Pursuant to Section 382 of the Internal Revenue Code, an “ownership change” is trigged if one or more 5 percent shareholders of the subject corporation increase their ownership in the corporation by more than 50 percent during the shorter of (i) the prior three-year period or (ii) the period since the date of the last ownership change. These determinations are potentially complex, and special rules apply, including that entities acting in concert be treated as a 5 percent shareholder if they meet the 5 percent threshold in the aggregate. If an “ownership change” occurs, the ability of the corporation to use NOLs to offset future taxable income is subject to limitations that can severely impair the value of the NOL asset.
Since Section 382 tracks 5 percent shareholders, an NOL rights plan typically has a lower trigger (often 4.99 percent) as compared to the 10-20 percent threshold, which is more typical in a traditional rights plan. Since boards may be concerned that an NOL rights plan may adversely impact investment in the company’s stock, such rights plans may also include provisions to avoid an unwanted triggering if there is no threat to the NOL asset. For example, a board may waive the application of the trigger if it determines that an acquisition is unlikely to limit the value of the NOL asset.

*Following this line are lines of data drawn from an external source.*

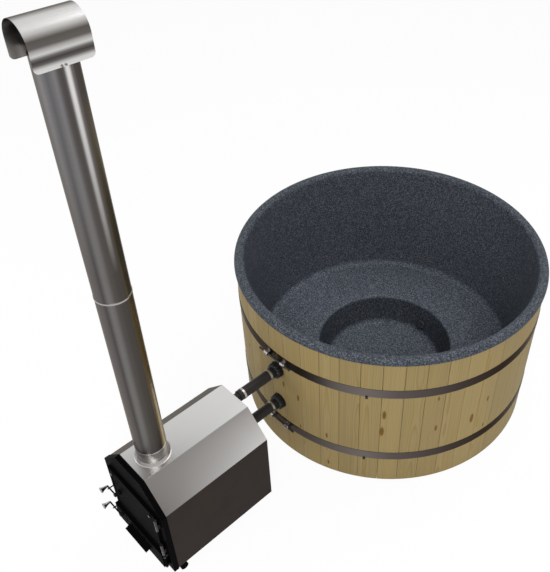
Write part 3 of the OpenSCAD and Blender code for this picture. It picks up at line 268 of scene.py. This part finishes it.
def planed_spruce():
    """Planed and oiled spruce boards: straight yellow grain, each board its own tone, brown knots."""
    material, tree = new_material("planed_spruce")
    place = object_place(tree)
    x, y, z = parts(tree, place)
    board, across = boards(tree, x, y)
    chance = add(tree, "ShaderNodeTexWhiteNoise", {"W": board}, noise_dimensions="1D").outputs["Color"]
    side_chance, lean_chance, tone_chance = add(tree, "ShaderNodeSeparateColor", {"Color": chance}).outputs
    # Each board is cut from its own part of the log
    log_size = (9.0, 7.0, 5.0)
    shift = vector_calc(tree, "MULTIPLY", chance, log_size)
    flat = add(tree, "ShaderNodeCombineXYZ", {"X": across, "Z": z})
    cut = vector_calc(tree, "ADD", flat, shift)
    # Growth rings are coarser than real ones, so that they show, and bend round the knots
    ring_width = 6 * MM
    bend, mark = knots(tree, place)
    radius = pith_distance(tree, cut, across, z, side_chance, lean_chance)
    radius = calc(tree, "ADD", radius, bend)
    rings = calc(tree, "MULTIPLY", radius, 1 / ring_width)
    rings = calc(tree, "FRACT", rings)
    grain = ramp(tree, rings, [(0.0, "#96855c"), (0.55, "#948259"), (0.88, "#8c784c"), (1.0, "#95845b")])
    # Fine fibres and wider streaks run along the board, and each board has its own tone
    fibres_per_metre, streaks_per_metre = (260.0, 260.0, 5.0), (55.0, 55.0, 0.9)
    fibre = noise(tree, vector_calc(tree, "MULTIPLY", cut, fibres_per_metre), scale=1.0, detail=4.0)
    streak = noise(tree, vector_calc(tree, "MULTIPLY", cut, streaks_per_metre), scale=1.0, detail=2.0)
    fibre_share, streak_share = 0.16, 0.34
    tone = span(tree, tone_chance, 0.0, 1.0, start=0.92, end=1.06)
    tone = calc(tree, "MULTIPLY_ADD", fibre, fibre_share, tone)
    tone = calc(tree, "MULTIPLY_ADD", streak, streak_share, tone)
    tone = calc(tree, "SUBTRACT", tone, (fibre_share + streak_share) / 2)
    # Some strips of the boards are heartwood, browner than the rest
    heart = span(tree, streak, 0.56, 0.70, end=0.55)
    grain = blend(tree, heart, grain, linear("#8a7140"))
    wood = scaled(tree, grain, tone)
    knot = ramp(tree, mark, [(0.0, "#958052"), (0.3, "#8a6f3c"), (0.5, "#5c4422"), (0.7, "#75562a"),
                             (1.0, "#523819")])
    amount = span(tree, mark, 0.0, 0.35)
    colour = blend(tree, amount, wood, knot)
    relief = bump(tree, fibre, strength=0.15, distance=0.4 * MM)
    surface(tree, {"Base Color": colour, "Roughness": 0.6, "Specular IOR Level": 0.1, "Normal": relief})
    return material


def speckled_gelcoat():
    """Acrylic with stone-like flecks: close grey and blue-black grains under a dull satin skin."""
    material, tree = new_material("speckled_gelcoat")
    place = object_place(tree)
    # The flecks are coarse enough to show from the camera
    fleck_width, grit_width = 4.4 * MM, 3.5 * MM
    grit_share, paleness = 0.9, 1.22
    flecks = add(tree, "ShaderNodeTexVoronoi", {"Vector": place, "Scale": 1 / fleck_width}, feature="F1")
    fleck = add(tree, "ShaderNodeSeparateColor", {"Color": flecks.outputs["Color"]}).outputs["Red"]
    grit = noise(tree, place, scale=1 / grit_width, detail=3.0)
    mix = calc(tree, "MULTIPLY_ADD", grit, grit_share, fleck)
    mix = calc(tree, "SUBTRACT", mix, grit_share / 2)
    colour = ramp(tree, mix, [(0.0, "#2f3239"), (0.35, "#3b3f47"), (0.62, "#484d55"), (0.85, "#5d626a"),
                              (1.0, "#71757b")])
    # Painted shade: the upright walls, and the well's wall most, are painted darker than the seat and the
    # well's floor, where shade falls on them
    level = span(tree, parts(tree, place)["Z"], WELL_Z, 2 * SEAT_Z)
    # Painted shade ramp by height: white on the seat and the well's floor, grey on the walls
    painted_wall_shade = ramp(tree, level, [(0.0, "#ffffff"), (0.03, "#f4f4f4"), (0.09, "#b4b4b4"), (0.40, "#acacac"),
                              (0.435, "#ffffff"), (0.46, "#ffffff"), (0.56, "#e0e0e0"), (1.0, "#dcdcdc")])
    colour = vector_calc(tree, "MULTIPLY", colour, painted_wall_shade)
    colour = scaled(tree, colour, paleness)
    relief = bump(tree, grit, strength=0.15, distance=0.3 * MM)
    surface(tree, {"Base Color": colour, "Roughness": 0.5, "Specular IOR Level": 0.06, "Normal": relief})
    return material


def brush_marks(tree, place, direction, spacing):
    """Tone from 0 to 1 of fine scratches that run where direction is 1, with a little cloudiness."""
    cloud_share, lengthways = 0.45, 3.0
    scale = [lengthways if part else 1 / spacing for part in direction]
    along = vector_calc(tree, "MULTIPLY", place, scale)
    scratch = noise(tree, along, scale=1.0, detail=3.0)
    cloud = noise(tree, place, scale=5.0, detail=2.0)
    tone = calc(tree, "MULTIPLY", scratch, 1 - cloud_share)
    return calc(tree, "MULTIPLY_ADD", cloud, cloud_share, tone)


def brushed_surface(tree, colour, tone, roughness, edge="#ffffff"):
    """Metal surface whose gloss and height follow the scratches, with the tint that it has seen edge on."""
    change = 0.06
    rough = span(tree, tone, 0.0, 1.0, roughness - change, roughness + change)
    relief = bump(tree, tone, strength=0.06, distance=0.2 * MM)
    surface(tree, {"Base Color": colour, "Metallic": 1.0, "Roughness": rough, "Specular Tint": linear(edge),
                   "Normal": relief})


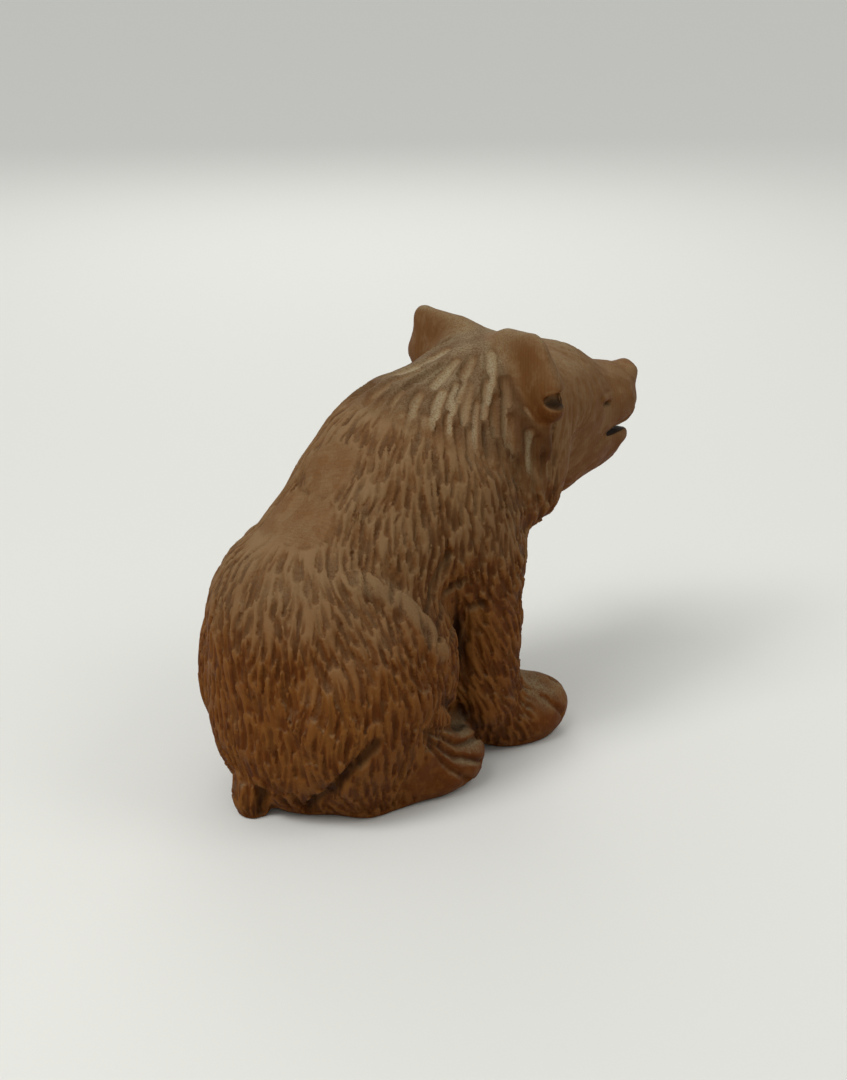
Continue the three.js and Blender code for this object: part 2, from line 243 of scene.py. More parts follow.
# %% Head
HEAD_AT = np.array((-4, 280, 312), np.float32)
HEAD_AXES = turned(8, 0, 4)
EAR_AT = (0, 15, 14)
EAR_LEAN = 9
EAR_SWEEP = 7
EAR_THINNESS = 0.47
EAR_BLEND = 4


def on_head(*point):
    return HEAD_AXES @ np.array(point, np.float32) + HEAD_AT


def head(p, d):
    d = join(d, post(p, (0, 215, 280), (-4, 262, 304), 82, 75), SOFT_BLEND)  # neck
    d = join(d, egg(p, on_head(0, 10, 0), (82, 72, 65), HEAD_AXES), SOFT_BLEND)  # skull
    for side in SIDES:
        d = join(d, egg(p, on_head(side * 48, 4, -47), (38, 40, 54), HEAD_AXES), LIMB_BLEND)  # ruff
    d = join(d, egg(p, on_head(0, 60, 12), (60, 58, 46), HEAD_AXES), LIMB_BLEND)  # brow
    d = join(d, post(p, on_head(0, 84, -10), on_head(0, 136, -8), 47, 34), FACE_BLEND)  # muzzle
    d = join(d, post(p, on_head(0, 64, -48), on_head(0, 132, -50), 42, 22), LIMB_BLEND)  # jaw
    d = join(d, egg(p, on_head(0, 162, 11), (18, 13, 13), HEAD_AXES), CREASE_BLEND)  # nose
    return join(d, egg(p, on_head(0, 140, -46), (22, 18, 9), HEAD_AXES), CREASE_BLEND)  # lower lip


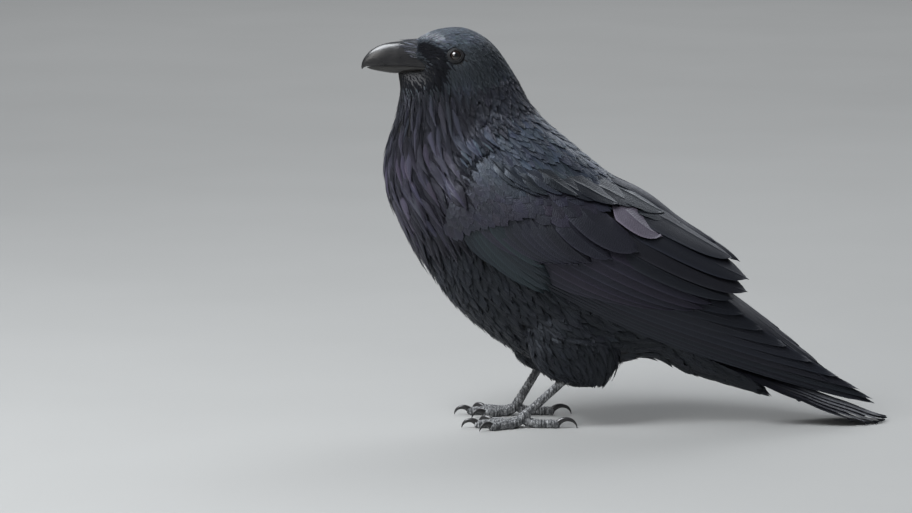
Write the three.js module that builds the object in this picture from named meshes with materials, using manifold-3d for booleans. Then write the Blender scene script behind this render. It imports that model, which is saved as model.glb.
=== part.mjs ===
// A common raven standing on level ground, at life size, as a still museum model.
// Millimetres. +Z is up, the bird faces -Y and its left side is +X. The origin is on the ground,
// under the middle of the bird's length. The feet and the tip of the tail rest on the ground.
import * as THREE from "three";
import { mergeVertices } from "three/addons/utils/BufferGeometryUtils.js";
import Module from "manifold-3d";

const wasm = await Module();
wasm.setup();

// ---------------------------------------------------------------- driving dimensions
const GAP = 0.35; // clearance left between neighbouring pieces
const BODY_SIDES = 20; // corners of a section through the body
const FINE_TO = 8; // up to this station, extra sections are drawn half way between stations

// Stations of the feathered body, from the face to the vent. Each is a flat section that runs from a point
// on the back to a point on the breast or belly: [y, z] of both, the half width, and how far the widest
// place lies towards the back, as a share of half the section's height.
const BODY = [
  { at: "edge of the face", back: [-203, 361], front: [-216, 334], half: 6, high: 0 },
  { at: "forehead and chin", back: [-193, 369.5], front: [-214, 319], half: 11, high: 0.1 },
  { at: "before the eye", back: [-176, 376], front: [-216, 304], half: 17, high: 0.2 },
  { at: "behind the eye", back: [-152, 376.5], front: [-219, 289], half: 23.2, high: 0.2 },
  { at: "ear", back: [-128, 363.5], front: [-224, 274], half: 27, high: 0.15 },
  { at: "nape and throat", back: [-108, 337], front: [-228, 258], half: 30, high: 0.1 },
  { at: "middle of the neck", back: [-90, 305], front: [-229, 240], half: 35, high: 0.08 },
  { at: "root of the neck", back: [-72, 285], front: [-226, 221], half: 42, high: 0.1 },
  { at: "top of the back", back: [-47, 264], front: [-219, 202], half: 49, high: 0.12 },
  { at: "shoulders", back: [-19, 238], front: [-207, 177.5], half: 51, high: 0.1 },
  { at: "breast", back: [4, 212], front: [-191, 149], half: 52, high: 0.05 },
  { at: "lower breast", back: [24, 188], front: [-166, 114], half: 52, high: 0 },
  { at: "belly", back: [41, 165], front: [-132, 84], half: 50, high: 0 },
  { at: "thighs", back: [57, 146], front: [-93, 61], half: 46, high: 0 },
  { at: "lower belly", back: [70, 130], front: [-50, 52], half: 41, high: 0 },
  { at: "vent", back: [79, 116], front: [-10, 55], half: 32, high: 0 },
  { at: "rump", back: [86, 104], front: [24, 60], half: 24, high: 0 },
  { at: "tail coverts", back: [98, 82], front: [62, 45], half: 18, high: 0 },
  { at: "end of the tail coverts", back: [124, 46], front: [116, 30], half: 6, high: 0 },
];
const NECK_FROM = 4.6; // station numbers where the head ends and the neck ends
const NECK_TO = 8.1;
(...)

It is worth noting that, although NOL rights plans are certainly protective, they cannot prevent a stockholder from acquiring additional shares; they merely act as a deterrent. In addition, they do not prevent or restrict stock sales that may also trigger an ownership change under the tax rules. However, if a significant risk exists that the ability of a corporation to use NOL carryforwards may be impaired, a board should carefully consider its options, including a rights plan, to protect this valuable asset.